The number of independent shops on the high street increased last year as the UK’s vacancy rate fell to its lowest level since 2010, according to the Local Data Company.

The number of shops grew towards the end of the year following a summer slump in which openings and closures fell after the spring, the LDC Dynamic Location Intelligence Bulletin has revealed.

However, multiple outlets continued to withdraw from high streets, with numbers falling throughout 2016. The LDC recorded an average nett loss of 1.5 multiple stores in each of the 650 towns sampled.

Independents continued to generate openings and closings at three times the rate of their national competitors and arrived at the year end with more shops in operation than at the preceding New Year’s Day.

At 12.2% in December, the UK’s retail vacancy rate fell to its lowest rate since peaking in 2010.

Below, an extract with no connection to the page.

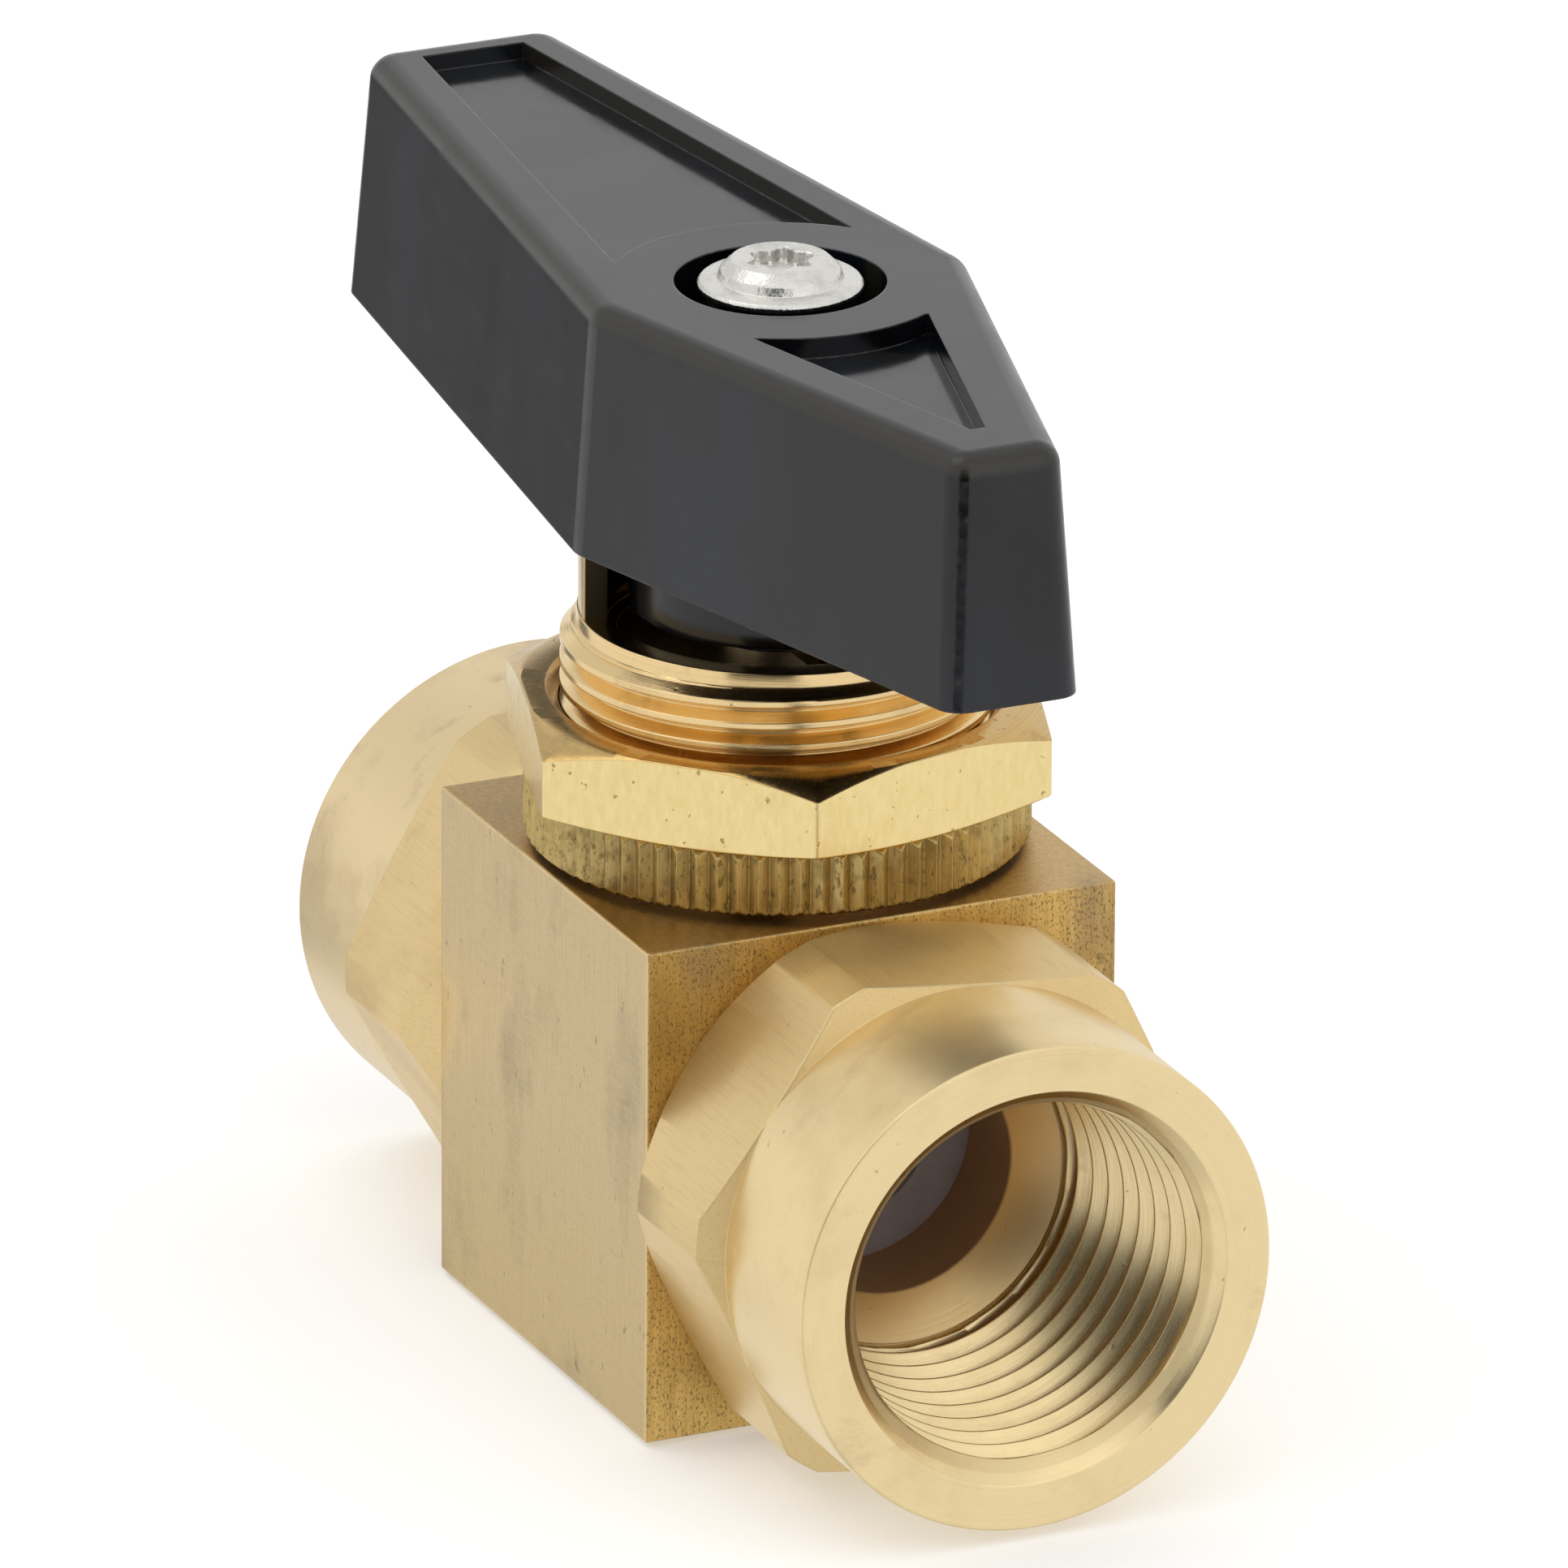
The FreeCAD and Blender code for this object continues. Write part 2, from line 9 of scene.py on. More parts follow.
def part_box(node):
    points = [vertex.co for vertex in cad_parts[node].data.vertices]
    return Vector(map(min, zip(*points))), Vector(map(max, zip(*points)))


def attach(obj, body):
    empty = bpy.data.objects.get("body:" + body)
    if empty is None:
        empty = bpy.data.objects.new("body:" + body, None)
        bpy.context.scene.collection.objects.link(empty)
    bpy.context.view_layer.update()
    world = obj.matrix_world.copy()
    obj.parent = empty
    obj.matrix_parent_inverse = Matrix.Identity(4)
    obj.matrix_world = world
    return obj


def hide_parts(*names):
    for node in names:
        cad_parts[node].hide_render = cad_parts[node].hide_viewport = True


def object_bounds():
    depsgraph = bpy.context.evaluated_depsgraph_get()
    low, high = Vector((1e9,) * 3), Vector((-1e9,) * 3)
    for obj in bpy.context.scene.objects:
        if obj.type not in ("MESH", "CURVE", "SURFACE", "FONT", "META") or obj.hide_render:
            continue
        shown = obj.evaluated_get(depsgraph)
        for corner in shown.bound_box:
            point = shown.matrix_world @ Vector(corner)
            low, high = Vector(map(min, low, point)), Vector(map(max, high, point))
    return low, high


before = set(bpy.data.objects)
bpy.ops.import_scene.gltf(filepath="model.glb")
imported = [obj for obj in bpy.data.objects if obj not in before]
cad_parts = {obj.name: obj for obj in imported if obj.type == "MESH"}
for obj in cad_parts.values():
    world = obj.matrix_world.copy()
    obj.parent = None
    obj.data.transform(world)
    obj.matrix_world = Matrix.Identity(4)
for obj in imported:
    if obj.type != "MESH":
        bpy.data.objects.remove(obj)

Matthew Hopkinson, LDC director, said: “There is a great deal of life in the high street and our new bulletin brings to light just how lively our retail locations are. There is also a great deal of its opposite, retail death. More than one in ten shop units changed occupant last year.

“Paradoxically, numbers of shops grew as winter drew on and the vacancy rate finally began to fall again – despite the fact that overall levels of activity dropped as the year headed towards its end. Our new report clearly demonstrates that it is the balance of openings and closures that delivers growth or decline – and that plays a key role in driving vacancy rates.”